You couldn't make it up
on 22nd October it says:
The Work Foundation, which bills itself as "the leading independent authority on work and its future", announced today that it had been acquired by Lancaster University. The move came after a winding up petition, citing a £26.9m pension deficit, was filed at the high court yesterday.
The university claims the purchase minimises losses to creditors, including pension fund members, and safeguards 43 jobs, including that of the foundation's executive vice-chair, Will Hutton. Hutton is a former editor of the Observer, a member of the Scott Trust, which owns the Guardian, and an adviser to the government on public sector pay.

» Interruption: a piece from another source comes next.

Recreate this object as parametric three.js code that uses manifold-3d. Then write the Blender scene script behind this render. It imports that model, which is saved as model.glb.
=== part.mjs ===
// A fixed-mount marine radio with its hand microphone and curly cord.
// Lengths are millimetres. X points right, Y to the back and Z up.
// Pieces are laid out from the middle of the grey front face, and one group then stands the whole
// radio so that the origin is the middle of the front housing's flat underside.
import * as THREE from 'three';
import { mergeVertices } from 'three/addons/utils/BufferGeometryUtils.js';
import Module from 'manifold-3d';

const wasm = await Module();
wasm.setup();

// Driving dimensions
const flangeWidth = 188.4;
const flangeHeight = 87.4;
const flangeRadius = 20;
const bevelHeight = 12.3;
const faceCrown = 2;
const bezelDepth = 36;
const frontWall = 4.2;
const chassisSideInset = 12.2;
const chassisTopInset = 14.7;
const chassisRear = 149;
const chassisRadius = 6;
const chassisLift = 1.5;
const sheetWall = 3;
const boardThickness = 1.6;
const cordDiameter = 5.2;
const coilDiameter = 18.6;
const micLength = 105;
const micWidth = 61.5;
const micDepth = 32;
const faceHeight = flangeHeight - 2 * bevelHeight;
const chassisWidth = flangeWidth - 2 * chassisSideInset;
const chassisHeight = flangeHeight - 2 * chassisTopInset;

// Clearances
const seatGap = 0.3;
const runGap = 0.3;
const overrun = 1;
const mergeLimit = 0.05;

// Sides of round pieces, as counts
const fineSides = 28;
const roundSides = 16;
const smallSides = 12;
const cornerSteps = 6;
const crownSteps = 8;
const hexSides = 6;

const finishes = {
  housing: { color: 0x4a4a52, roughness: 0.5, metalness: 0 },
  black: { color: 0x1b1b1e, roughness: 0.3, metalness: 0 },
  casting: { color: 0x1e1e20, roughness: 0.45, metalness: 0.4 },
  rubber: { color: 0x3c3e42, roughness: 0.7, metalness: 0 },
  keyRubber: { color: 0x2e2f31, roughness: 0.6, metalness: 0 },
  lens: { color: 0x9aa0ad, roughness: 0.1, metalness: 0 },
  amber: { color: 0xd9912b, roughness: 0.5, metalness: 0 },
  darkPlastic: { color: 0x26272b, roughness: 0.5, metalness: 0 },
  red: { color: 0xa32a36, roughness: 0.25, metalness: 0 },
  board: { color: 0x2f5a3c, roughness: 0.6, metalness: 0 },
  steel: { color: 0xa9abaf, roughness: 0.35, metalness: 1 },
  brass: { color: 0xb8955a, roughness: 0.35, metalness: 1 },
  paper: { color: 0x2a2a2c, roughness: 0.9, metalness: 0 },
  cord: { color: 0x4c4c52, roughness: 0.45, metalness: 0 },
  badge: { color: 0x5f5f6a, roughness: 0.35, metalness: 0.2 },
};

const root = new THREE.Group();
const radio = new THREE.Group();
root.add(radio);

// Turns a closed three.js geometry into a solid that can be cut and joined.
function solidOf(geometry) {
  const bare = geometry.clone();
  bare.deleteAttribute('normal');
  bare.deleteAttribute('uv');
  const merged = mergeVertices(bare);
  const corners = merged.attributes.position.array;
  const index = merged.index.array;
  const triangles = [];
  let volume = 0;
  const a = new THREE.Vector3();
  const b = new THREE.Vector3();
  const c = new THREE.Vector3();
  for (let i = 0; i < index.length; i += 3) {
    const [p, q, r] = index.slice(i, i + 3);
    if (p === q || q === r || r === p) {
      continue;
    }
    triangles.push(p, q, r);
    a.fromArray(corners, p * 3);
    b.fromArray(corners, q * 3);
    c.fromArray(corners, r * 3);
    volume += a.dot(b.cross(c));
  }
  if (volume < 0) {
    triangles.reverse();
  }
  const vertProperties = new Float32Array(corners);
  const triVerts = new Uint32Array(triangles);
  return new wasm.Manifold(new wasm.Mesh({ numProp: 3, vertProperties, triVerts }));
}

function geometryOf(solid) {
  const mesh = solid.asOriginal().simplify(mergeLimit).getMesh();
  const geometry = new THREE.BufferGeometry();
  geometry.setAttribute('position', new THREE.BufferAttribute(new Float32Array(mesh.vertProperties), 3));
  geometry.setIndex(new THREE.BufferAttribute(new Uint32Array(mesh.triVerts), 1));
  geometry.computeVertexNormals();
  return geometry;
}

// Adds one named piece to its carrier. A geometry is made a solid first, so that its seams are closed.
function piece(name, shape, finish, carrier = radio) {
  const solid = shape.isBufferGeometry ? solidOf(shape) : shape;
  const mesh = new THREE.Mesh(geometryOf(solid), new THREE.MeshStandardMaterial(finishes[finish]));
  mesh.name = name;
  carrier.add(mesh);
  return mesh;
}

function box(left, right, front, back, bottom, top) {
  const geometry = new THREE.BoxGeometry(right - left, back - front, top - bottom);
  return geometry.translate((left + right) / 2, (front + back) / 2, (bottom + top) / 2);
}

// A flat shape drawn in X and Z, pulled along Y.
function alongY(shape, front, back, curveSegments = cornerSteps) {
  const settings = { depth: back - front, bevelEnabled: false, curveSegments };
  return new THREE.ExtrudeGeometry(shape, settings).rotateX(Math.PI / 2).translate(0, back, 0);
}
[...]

Two days later also in the Guardian here
Will Hutton says:
The gamble did not have to be taken. The scale of spending cuts were not "unavoidable". The country was not and is not on the brink of bankruptcy. The stock of national debt built up over the decades lies in the middle of the international average as a share of GDP. Indeed, the national debt has been proportionally higher for 200 of the last 250 years. Britain certainly needed to get the flow of new public debt under control, but it had choices over the timing and how it split the adjustment between tax increases and spending cuts.
Solvency is not about the amount of debt, but the rate at which debt is either increasing or reducing. It is about the ability to pay debt back. Although the total amount of debt at any one time is obviously relevant - what is more relevant is the rate of increase of debt.
The danger missed by people such as Will Hutton is that as deficits are maintained not only the amount of interest goes up because the debt goes up, but also the interest rate on the debt increases making the amount of interest increase even further that then increases the forecast deficit exacerbating the problem.